Hoppe then proceeds to set forth the main tenets the Marxist belief system, which are:

(1) “The history of mankind is the history of class struggles.” It is the history of struggles between a relatively small ruling class and a larger class of the exploited. The primary form of exploitation is economic: The ruling class expropriates part of the productive output of the exploited or, as Marxists say, “it appropriates a social surplus product and uses it for its own consumptive purposes.”

(2) The ruling class is unified by its common interest in upholding its exploitative position and maximizing its exploitatively appropriated surplus product. It never deliberately gives up power or exploitation income. Instead, any loss in power or income must be wrestled away from it through struggles, whose outcome ultimately depends on the class consciousness of the exploited, i.e., on whether or not and to what extent the exploited are aware of their own status and are consciously united with other class members in common opposition to exploitation.

(3) Class rule manifests itself primarily in specific arrangements regarding the assignment of property rights or, in Marxist terminology, in specific “relations of production.” In order to protect these arrangements or production relations, the ruling class forms and is in command of the state as the apparatus of compulsion and coercion. The state enforces and helps reproduce a given class structure through the administration of a system of “class justice,” and it assists in the creation and the support of an ideological superstructure designed to lend legitimacy to the existence of class rule.

(4) Internally, the process of competition within the ruling class generates a tendency toward increasing concentration and centralization. A multipolar system of exploitation is gradually supplanted by an oligarchic or monopolistic one. Fewer and fewer exploitation centers remain in operation, and those that do are increasingly integrated into a hierarchical order. Externally (i.e., as regards the international system), this centralization process will (and all the more intensively the more advanced it is) lead to imperialist interstate wars and the territorial expansion of exploitative rule.

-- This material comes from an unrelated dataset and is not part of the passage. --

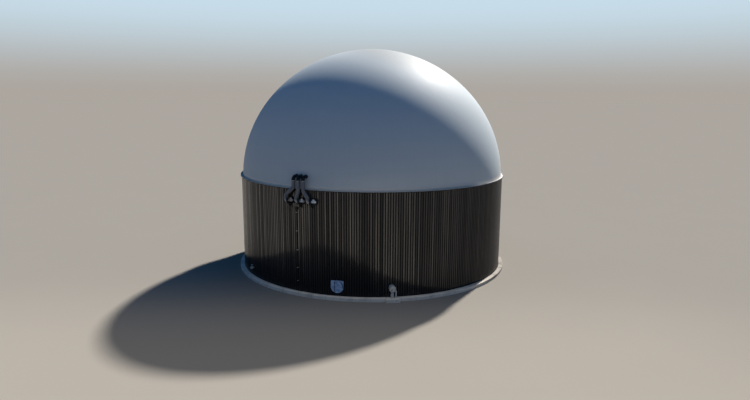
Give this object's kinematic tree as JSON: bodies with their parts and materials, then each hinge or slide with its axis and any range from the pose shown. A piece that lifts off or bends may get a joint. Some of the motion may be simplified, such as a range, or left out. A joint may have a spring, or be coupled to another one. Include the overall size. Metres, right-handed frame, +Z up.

(5) Finally, with the centralization and expansion of exploitative rule gradually approaching its ultimate limit of world domination, class rule will increasingly become incompatible with the further development and improvement of “productive forces.” Economic stagnation and crises become more and more characteristic and create the “objective conditions” for the emergence of a revolutionary class consciousness of the exploited. The situation becomes ripe for the establishment of a classless society, the “withering away of the state,” the replacement of government of men over men by the administration of things and, as its result, unheard-of economic prosperity.

And then, he lowers the boom:

All of these theses can be given a perfectly good justification, as I will show. Unfortunately, however, it is Marxism, which subscribes to all of them, that has done more than any other ideological system to discredit their validity in deriving them from a patently absurd exploitation theory.